TASK BRIEF —
Write out the whole listing again, exactly.

RECORDED INFORMATION —
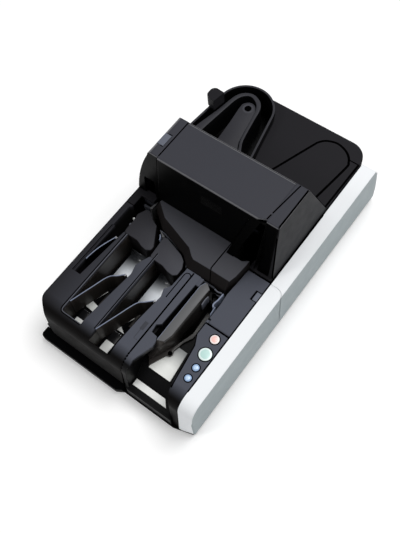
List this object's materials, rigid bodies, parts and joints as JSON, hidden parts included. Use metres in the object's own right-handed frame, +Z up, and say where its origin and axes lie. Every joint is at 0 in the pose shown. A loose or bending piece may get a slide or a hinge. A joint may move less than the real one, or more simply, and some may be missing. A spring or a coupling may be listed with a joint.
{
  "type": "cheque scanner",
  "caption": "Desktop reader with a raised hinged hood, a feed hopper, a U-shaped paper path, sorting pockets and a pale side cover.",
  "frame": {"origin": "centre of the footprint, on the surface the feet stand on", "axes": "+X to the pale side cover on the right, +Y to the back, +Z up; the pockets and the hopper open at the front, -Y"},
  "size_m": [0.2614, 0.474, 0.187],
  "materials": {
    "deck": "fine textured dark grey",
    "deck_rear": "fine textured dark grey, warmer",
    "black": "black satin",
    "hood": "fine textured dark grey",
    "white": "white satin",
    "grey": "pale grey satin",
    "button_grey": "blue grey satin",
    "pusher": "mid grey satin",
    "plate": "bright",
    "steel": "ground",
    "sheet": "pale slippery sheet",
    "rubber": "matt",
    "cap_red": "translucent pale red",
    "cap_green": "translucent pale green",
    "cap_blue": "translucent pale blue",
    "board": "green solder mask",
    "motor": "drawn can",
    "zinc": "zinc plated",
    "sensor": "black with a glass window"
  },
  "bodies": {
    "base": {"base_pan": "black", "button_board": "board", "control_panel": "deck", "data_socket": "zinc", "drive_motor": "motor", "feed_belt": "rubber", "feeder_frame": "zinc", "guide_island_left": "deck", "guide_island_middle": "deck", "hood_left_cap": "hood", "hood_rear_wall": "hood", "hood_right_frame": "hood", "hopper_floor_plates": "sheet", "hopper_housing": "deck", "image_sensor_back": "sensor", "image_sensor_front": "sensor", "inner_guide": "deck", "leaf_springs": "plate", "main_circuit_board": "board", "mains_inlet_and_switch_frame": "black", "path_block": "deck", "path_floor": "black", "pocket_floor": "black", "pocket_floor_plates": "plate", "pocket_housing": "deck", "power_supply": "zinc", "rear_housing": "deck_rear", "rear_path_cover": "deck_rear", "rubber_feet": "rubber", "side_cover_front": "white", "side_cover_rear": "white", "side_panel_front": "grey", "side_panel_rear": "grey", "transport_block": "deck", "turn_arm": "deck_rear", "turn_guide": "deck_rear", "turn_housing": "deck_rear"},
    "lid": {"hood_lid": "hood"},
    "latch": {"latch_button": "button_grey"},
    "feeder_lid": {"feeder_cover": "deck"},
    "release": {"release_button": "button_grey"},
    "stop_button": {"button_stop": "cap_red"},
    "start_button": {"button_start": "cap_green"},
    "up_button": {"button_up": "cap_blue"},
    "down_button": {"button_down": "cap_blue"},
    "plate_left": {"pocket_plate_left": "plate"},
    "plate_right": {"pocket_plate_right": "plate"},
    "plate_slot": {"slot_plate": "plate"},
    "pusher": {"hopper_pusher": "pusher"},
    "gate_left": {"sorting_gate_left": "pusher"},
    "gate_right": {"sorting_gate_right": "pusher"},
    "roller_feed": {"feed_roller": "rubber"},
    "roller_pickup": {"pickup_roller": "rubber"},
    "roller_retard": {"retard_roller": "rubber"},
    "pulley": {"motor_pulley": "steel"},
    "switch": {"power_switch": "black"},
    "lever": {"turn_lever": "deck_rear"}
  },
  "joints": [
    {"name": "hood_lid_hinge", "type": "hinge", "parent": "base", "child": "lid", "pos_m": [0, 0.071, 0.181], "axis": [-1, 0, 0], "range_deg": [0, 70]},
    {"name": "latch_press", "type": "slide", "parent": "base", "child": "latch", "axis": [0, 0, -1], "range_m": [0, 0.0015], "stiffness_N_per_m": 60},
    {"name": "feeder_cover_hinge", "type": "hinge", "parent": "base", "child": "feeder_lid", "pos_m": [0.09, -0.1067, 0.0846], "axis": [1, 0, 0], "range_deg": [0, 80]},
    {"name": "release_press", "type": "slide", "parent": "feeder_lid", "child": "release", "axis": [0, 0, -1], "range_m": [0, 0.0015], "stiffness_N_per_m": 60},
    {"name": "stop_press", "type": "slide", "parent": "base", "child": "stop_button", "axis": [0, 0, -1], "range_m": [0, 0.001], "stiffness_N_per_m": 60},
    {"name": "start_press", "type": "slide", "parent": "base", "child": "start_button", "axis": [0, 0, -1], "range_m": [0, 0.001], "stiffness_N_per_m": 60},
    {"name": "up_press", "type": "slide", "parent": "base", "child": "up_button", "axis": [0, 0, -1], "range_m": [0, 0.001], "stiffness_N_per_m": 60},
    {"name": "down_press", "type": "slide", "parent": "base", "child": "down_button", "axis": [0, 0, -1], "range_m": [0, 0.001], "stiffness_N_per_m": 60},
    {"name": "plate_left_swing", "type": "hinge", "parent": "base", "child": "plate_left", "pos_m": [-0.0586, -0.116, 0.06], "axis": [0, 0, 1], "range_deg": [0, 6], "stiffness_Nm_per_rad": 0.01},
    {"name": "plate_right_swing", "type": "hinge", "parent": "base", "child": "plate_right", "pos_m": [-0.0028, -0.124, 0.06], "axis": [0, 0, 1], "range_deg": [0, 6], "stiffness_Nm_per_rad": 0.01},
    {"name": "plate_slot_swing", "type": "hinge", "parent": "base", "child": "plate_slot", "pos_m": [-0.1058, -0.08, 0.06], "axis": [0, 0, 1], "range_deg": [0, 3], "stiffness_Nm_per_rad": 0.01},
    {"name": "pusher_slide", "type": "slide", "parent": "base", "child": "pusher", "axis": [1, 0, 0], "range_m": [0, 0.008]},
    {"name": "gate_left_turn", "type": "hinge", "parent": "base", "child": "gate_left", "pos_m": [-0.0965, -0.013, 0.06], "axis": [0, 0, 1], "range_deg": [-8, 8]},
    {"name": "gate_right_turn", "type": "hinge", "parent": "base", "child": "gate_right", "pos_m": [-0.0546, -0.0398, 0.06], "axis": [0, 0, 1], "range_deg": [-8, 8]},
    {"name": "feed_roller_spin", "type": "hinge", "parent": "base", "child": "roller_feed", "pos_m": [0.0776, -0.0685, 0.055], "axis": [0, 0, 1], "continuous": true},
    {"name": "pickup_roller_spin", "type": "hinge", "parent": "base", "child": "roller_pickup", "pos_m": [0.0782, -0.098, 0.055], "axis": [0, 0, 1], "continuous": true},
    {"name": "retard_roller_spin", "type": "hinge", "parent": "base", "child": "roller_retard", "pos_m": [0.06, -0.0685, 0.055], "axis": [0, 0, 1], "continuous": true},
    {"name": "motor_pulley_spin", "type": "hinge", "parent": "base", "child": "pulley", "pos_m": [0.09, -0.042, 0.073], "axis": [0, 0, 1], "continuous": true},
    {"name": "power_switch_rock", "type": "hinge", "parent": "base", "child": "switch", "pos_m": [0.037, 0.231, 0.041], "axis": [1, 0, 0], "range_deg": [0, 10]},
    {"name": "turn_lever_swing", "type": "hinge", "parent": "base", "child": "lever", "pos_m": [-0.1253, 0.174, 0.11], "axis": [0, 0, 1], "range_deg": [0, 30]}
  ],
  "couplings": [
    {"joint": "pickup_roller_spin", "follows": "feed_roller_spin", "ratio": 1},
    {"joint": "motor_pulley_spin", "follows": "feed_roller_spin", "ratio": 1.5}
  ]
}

CORRECT OUTPUT —
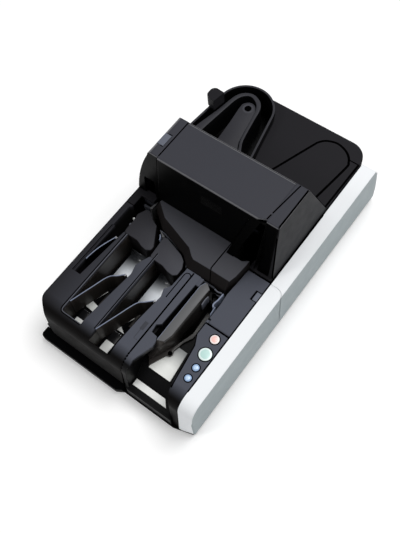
List this object's materials, rigid bodies, parts and joints as JSON, hidden parts included. Use metres in the object's own right-handed frame, +Z up, and say where its origin and axes lie. Every joint is at 0 in the pose shown. A loose or bending piece may get a slide or a hinge. A joint may move less than the real one, or more simply, and some may be missing. A spring or a coupling may be listed with a joint.
{
  "type": "cheque scanner",
  "caption": "Desktop reader with a raised hinged hood, a feed hopper, a U-shaped paper path, sorting pockets and a pale side cover.",
  "frame": {"origin": "centre of the footprint, on the surface the feet stand on", "axes": "+X to the pale side cover on the right, +Y to the back, +Z up; the pockets and the hopper open at the front, -Y"},
  "size_m": [0.2614, 0.474, 0.187],
  "materials": {
    "deck": "fine textured dark grey",
    "deck_rear": "fine textured dark grey, warmer",
    "black": "black satin",
    "hood": "fine textured dark grey",
    "white": "white satin",
    "grey": "pale grey satin",
    "button_grey": "blue grey satin",
    "pusher": "mid grey satin",
    "plate": "bright",
    "steel": "ground",
    "sheet": "pale slippery sheet",
    "rubber": "matt",
    "cap_red": "translucent pale red",
    "cap_green": "translucent pale green",
    "cap_blue": "translucent pale blue",
    "board": "green solder mask",
    "motor": "drawn can",
    "zinc": "zinc plated",
    "sensor": "black with a glass window"
  },
  "bodies": {
    "base": {"base_pan": "black", "button_board": "board", "control_panel": "deck", "data_socket": "zinc", "drive_motor": "motor", "feed_belt": "rubber", "feeder_frame": "zinc", "guide_island_left": "deck", "guide_island_middle": "deck", "hood_left_cap": "hood", "hood_rear_wall": "hood", "hood_right_frame": "hood", "hopper_floor_plates": "sheet", "hopper_housing": "deck", "image_sensor_back": "sensor", "image_sensor_front": "sensor", "inner_guide": "deck", "leaf_springs": "plate", "main_circuit_board": "board", "mains_inlet_and_switch_frame": "black", "path_block": "deck", "path_floor": "black", "pocket_floor": "black", "pocket_floor_plates": "plate", "pocket_housing": "deck", "power_supply": "zinc", "rear_housing": "deck_rear", "rear_path_cover": "deck_rear", "rubber_feet": "rubber", "side_cover_front": "white", "side_cover_rear": "white", "side_panel_front": "grey", "side_panel_rear": "grey", "transport_block": "deck", "turn_arm": "deck_rear", "turn_guide": "deck_rear", "turn_housing": "deck_rear"},
    "lid": {"hood_lid": "hood"},
    "latch": {"latch_button": "button_grey"},
    "feeder_lid": {"feeder_cover": "deck"},
    "release": {"release_button": "button_grey"},
    "stop_button": {"button_stop": "cap_red"},
    "start_button": {"button_start": "cap_green"},
    "up_button": {"button_up": "cap_blue"},
    "down_button": {"button_down": "cap_blue"},
    "plate_left": {"pocket_plate_left": "plate"},
    "plate_right": {"pocket_plate_right": "plate"},
    "plate_slot": {"slot_plate": "plate"},
    "pusher": {"hopper_pusher": "pusher"},
    "gate_left": {"sorting_gate_left": "pusher"},
    "gate_right": {"sorting_gate_right": "pusher"},
    "roller_feed": {"feed_roller": "rubber"},
    "roller_pickup": {"pickup_roller": "rubber"},
    "roller_retard": {"retard_roller": "rubber"},
    "pulley": {"motor_pulley": "steel"},
    "switch": {"power_switch": "black"},
    "lever": {"turn_lever": "deck_rear"}
  },
  "joints": [
    {"name": "hood_lid_hinge", "type": "hinge", "parent": "base", "child": "lid", "pos_m": [0, 0.071, 0.181], "axis": [-1, 0, 0], "range_deg": [0, 70]},
    {"name": "latch_press", "type": "slide", "parent": "base", "child": "latch", "axis": [0, 0, -1], "range_m": [0, 0.0015], "stiffness_N_per_m": 60},
    {"name": "feeder_cover_hinge", "type": "hinge", "parent": "base", "child": "feeder_lid", "pos_m": [0.09, -0.1067, 0.0846], "axis": [1, 0, 0], "range_deg": [0, 80]},
    {"name": "release_press", "type": "slide", "parent": "feeder_lid", "child": "release", "axis": [0, 0, -1], "range_m": [0, 0.0015], "stiffness_N_per_m": 60},
    {"name": "stop_press", "type": "slide", "parent": "base", "child": "stop_button", "axis": [0, 0, -1], "range_m": [0, 0.001], "stiffness_N_per_m": 60},
    {"name": "start_press", "type": "slide", "parent": "base", "child": "start_button", "axis": [0, 0, -1], "range_m": [0, 0.001], "stiffness_N_per_m": 60},
    {"name": "up_press", "type": "slide", "parent": "base", "child": "up_button", "axis": [0, 0, -1], "range_m": [0, 0.001], "stiffness_N_per_m": 60},
    {"name": "down_press", "type": "slide", "parent": "base", "child": "down_button", "axis": [0, 0, -1], "range_m": [0, 0.001], "stiffness_N_per_m": 60},
    {"name": "plate_left_swing", "type": "hinge", "parent": "base", "child": "plate_left", "pos_m": [-0.0586, -0.116, 0.06], "axis": [0, 0, 1], "range_deg": [0, 6], "stiffness_Nm_per_rad": 0.01},
    {"name": "plate_right_swing", "type": "hinge", "parent": "base", "child": "plate_right", "pos_m": [-0.0028, -0.124, 0.06], "axis": [0, 0, 1], "range_deg": [0, 6], "stiffness_Nm_per_rad": 0.01},
    {"name": "plate_slot_swing", "type": "hinge", "parent": "base", "child": "plate_slot", "pos_m": [-0.1058, -0.08, 0.06], "axis": [0, 0, 1], "range_deg": [0, 3], "stiffness_Nm_per_rad": 0.01},
    {"name": "pusher_slide", "type": "slide", "parent": "base", "child": "pusher", "axis": [1, 0, 0], "range_m": [0, 0.008]},
    {"name": "gate_left_turn", "type": "hinge", "parent": "base", "child": "gate_left", "pos_m": [-0.0965, -0.013, 0.06], "axis": [0, 0, 1], "range_deg": [-8, 8]},
    {"name": "gate_right_turn", "type": "hinge", "parent": "base", "child": "gate_right", "pos_m": [-0.0546, -0.0398, 0.06], "axis": [0, 0, 1], "range_deg": [-8, 8]},
    {"name": "feed_roller_spin", "type": "hinge", "parent": "base", "child": "roller_feed", "pos_m": [0.0776, -0.0685, 0.055], "axis": [0, 0, 1], "continuous": true},
    {"name": "pickup_roller_spin", "type": "hinge", "parent": "base", "child": "roller_pickup", "pos_m": [0.0782, -0.098, 0.055], "axis": [0, 0, 1], "continuous": true},
    {"name": "retard_roller_spin", "type": "hinge", "parent": "base", "child": "roller_retard", "pos_m": [0.06, -0.0685, 0.055], "axis": [0, 0, 1], "continuous": true},
    {"name": "motor_pulley_spin", "type": "hinge", "parent": "base", "child": "pulley", "pos_m": [0.09, -0.042, 0.073], "axis": [0, 0, 1], "continuous": true},
    {"name": "power_switch_rock", "type": "hinge", "parent": "base", "child": "switch", "pos_m": [0.037, 0.231, 0.041], "axis": [1, 0, 0], "range_deg": [0, 10]},
    {"name": "turn_lever_swing", "type": "hinge", "parent": "base", "child": "lever", "pos_m": [-0.1253, 0.174, 0.11], "axis": [0, 0, 1], "range_deg": [0, 30]}
  ],
  "couplings": [
    {"joint": "pickup_roller_spin", "follows": "feed_roller_spin", "ratio": 1},
    {"joint": "motor_pulley_spin", "follows": "feed_roller_spin", "ratio": 1.5}
  ]
}